EXERCISE PROMPT :: Say how many lines include the word "replaced". Reply with nothing but the number.

RECORDED INFORMATION ::

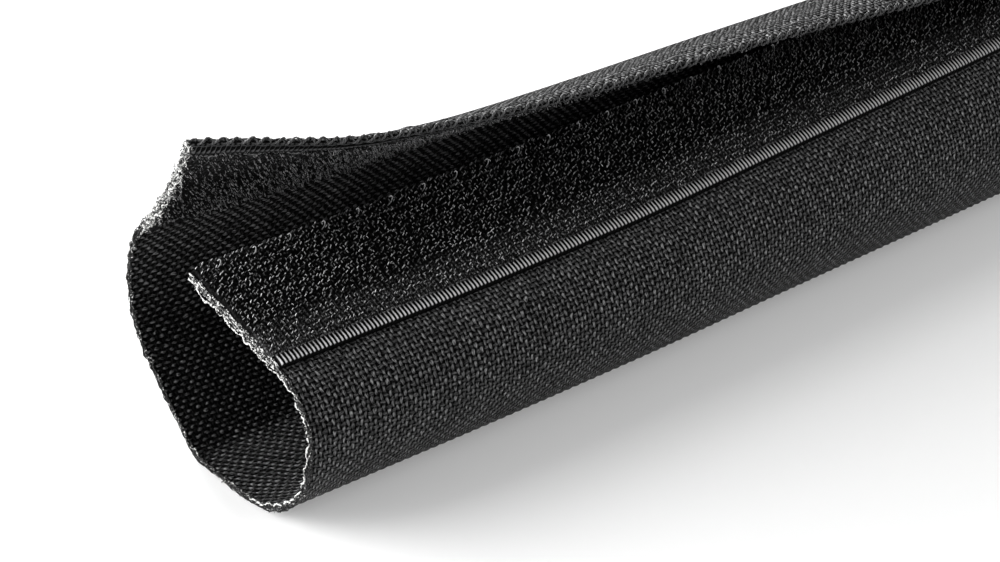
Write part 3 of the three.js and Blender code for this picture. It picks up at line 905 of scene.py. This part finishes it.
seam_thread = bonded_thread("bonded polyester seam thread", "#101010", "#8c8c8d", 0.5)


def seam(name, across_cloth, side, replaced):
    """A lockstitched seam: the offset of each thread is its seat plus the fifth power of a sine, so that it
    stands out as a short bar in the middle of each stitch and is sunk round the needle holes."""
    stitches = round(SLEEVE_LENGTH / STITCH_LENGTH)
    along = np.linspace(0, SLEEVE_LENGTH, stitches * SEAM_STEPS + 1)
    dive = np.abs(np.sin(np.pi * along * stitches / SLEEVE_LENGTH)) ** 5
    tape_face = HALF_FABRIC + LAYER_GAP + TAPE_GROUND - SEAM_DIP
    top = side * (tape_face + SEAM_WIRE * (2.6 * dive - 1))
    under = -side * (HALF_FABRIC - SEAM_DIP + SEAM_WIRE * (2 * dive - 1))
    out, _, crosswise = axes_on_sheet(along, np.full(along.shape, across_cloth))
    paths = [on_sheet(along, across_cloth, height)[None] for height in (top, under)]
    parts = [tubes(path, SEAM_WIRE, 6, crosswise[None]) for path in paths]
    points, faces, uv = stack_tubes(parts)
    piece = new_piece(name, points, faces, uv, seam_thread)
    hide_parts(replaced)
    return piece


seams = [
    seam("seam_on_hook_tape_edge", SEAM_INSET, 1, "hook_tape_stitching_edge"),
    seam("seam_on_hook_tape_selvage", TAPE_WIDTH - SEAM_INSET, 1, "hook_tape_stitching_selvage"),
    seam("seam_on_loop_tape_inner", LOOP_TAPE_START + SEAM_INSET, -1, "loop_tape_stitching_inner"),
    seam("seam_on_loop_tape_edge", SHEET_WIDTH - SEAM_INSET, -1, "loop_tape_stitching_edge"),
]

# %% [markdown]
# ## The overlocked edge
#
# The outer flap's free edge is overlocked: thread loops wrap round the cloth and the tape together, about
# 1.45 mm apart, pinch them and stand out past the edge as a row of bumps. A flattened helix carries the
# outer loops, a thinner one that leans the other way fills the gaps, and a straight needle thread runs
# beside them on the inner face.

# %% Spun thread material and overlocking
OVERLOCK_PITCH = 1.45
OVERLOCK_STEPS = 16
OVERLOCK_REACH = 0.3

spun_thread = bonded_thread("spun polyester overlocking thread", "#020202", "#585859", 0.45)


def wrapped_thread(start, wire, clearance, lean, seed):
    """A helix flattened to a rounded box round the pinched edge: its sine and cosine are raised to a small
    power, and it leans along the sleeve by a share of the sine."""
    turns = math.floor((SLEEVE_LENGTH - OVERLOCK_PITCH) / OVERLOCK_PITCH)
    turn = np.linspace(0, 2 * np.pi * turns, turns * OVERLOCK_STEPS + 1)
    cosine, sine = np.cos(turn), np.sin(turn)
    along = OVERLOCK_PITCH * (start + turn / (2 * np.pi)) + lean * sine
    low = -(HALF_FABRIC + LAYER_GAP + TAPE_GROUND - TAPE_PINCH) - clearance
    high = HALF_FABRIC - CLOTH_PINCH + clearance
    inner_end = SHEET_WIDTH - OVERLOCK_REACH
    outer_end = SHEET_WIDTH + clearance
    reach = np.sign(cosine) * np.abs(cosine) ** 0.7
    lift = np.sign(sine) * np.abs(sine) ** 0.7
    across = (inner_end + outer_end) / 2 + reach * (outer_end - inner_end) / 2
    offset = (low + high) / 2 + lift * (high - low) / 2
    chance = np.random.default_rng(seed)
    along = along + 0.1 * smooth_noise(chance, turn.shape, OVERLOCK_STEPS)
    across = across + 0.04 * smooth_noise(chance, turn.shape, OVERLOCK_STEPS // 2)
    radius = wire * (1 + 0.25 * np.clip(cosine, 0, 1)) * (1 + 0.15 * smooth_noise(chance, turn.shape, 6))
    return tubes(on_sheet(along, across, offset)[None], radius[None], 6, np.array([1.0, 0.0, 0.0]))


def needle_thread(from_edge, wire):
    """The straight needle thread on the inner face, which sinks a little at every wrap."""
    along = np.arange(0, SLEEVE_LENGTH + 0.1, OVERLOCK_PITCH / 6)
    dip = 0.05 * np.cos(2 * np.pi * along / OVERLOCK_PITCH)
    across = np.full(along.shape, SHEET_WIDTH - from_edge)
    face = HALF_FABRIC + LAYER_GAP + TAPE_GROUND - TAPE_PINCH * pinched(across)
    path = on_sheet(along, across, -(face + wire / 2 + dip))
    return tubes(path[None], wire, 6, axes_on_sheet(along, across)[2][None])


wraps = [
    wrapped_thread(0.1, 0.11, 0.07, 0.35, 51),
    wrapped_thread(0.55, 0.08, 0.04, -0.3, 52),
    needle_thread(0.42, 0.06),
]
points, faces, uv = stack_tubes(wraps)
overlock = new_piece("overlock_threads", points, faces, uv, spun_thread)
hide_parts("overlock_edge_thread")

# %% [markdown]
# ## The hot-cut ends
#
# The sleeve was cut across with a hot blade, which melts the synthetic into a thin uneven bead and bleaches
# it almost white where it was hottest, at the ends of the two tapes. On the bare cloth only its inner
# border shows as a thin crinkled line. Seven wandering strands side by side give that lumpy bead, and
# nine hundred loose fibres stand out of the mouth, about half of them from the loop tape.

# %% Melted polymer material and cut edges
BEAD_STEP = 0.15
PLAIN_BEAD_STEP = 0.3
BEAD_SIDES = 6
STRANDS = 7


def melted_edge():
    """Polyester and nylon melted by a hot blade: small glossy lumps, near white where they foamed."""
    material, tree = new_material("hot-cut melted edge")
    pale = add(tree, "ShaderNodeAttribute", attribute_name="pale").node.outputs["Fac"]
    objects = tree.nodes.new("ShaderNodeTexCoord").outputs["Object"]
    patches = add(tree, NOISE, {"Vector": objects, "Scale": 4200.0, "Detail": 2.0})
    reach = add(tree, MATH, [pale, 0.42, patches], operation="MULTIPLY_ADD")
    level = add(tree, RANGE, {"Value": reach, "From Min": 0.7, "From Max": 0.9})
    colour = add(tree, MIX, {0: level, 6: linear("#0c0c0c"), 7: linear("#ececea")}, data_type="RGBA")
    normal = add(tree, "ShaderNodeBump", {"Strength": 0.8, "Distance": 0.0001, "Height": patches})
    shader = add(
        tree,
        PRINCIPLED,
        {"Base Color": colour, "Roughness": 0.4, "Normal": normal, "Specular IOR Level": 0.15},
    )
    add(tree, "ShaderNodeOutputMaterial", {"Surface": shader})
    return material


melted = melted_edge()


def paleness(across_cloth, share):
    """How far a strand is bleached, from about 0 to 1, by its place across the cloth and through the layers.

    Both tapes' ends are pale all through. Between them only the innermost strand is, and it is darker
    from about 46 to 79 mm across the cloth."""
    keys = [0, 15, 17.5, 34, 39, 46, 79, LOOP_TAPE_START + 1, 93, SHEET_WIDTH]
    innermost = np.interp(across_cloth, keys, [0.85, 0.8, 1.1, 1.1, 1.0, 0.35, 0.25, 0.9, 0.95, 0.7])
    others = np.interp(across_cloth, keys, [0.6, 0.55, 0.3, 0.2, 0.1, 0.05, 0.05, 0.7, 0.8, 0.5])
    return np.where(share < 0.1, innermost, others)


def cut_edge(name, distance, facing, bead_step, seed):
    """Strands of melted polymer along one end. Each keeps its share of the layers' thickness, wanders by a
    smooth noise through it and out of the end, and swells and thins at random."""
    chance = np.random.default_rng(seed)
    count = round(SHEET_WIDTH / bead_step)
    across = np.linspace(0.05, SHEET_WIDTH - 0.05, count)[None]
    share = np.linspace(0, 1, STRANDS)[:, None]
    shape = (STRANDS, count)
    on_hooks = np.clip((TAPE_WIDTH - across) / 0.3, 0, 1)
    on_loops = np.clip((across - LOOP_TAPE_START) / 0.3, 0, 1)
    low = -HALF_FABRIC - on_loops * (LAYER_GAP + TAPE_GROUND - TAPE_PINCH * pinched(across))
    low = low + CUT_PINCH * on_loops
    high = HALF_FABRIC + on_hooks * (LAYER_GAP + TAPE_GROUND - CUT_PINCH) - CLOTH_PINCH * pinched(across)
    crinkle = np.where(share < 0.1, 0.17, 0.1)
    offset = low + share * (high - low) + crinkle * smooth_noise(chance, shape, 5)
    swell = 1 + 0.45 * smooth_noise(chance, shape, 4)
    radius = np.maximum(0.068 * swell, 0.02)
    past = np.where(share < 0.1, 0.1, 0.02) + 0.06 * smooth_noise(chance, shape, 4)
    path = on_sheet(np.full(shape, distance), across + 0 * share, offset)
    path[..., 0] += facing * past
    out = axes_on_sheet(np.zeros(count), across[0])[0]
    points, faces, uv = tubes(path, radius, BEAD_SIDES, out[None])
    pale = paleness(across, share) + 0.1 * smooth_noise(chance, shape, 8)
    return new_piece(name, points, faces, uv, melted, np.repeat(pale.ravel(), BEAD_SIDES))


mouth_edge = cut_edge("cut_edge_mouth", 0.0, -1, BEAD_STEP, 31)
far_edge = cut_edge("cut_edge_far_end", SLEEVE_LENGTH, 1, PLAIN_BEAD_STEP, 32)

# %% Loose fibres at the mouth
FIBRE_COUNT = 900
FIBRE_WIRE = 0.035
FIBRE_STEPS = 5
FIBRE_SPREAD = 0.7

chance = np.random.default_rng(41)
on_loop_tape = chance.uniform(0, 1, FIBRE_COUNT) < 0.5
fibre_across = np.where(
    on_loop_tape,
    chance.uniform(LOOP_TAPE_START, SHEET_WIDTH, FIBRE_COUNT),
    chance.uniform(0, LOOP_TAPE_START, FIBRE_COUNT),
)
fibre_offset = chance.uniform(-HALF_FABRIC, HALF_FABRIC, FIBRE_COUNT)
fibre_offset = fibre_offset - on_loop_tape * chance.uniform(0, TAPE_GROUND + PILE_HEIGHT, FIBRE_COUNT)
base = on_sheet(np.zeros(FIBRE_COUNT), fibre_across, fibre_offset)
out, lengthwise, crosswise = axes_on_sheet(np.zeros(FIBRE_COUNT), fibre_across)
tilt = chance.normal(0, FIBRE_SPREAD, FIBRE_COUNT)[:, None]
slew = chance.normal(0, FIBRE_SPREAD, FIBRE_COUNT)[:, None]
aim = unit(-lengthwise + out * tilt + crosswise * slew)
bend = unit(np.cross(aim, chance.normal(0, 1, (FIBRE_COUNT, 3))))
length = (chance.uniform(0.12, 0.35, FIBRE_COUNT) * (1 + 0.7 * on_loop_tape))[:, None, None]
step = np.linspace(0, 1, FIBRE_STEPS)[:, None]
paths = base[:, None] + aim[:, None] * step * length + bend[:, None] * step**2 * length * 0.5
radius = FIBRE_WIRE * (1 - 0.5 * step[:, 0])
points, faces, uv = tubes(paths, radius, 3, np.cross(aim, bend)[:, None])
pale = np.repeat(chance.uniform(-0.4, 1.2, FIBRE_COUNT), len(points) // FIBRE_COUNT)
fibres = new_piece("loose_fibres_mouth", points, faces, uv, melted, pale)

REPLY :: 2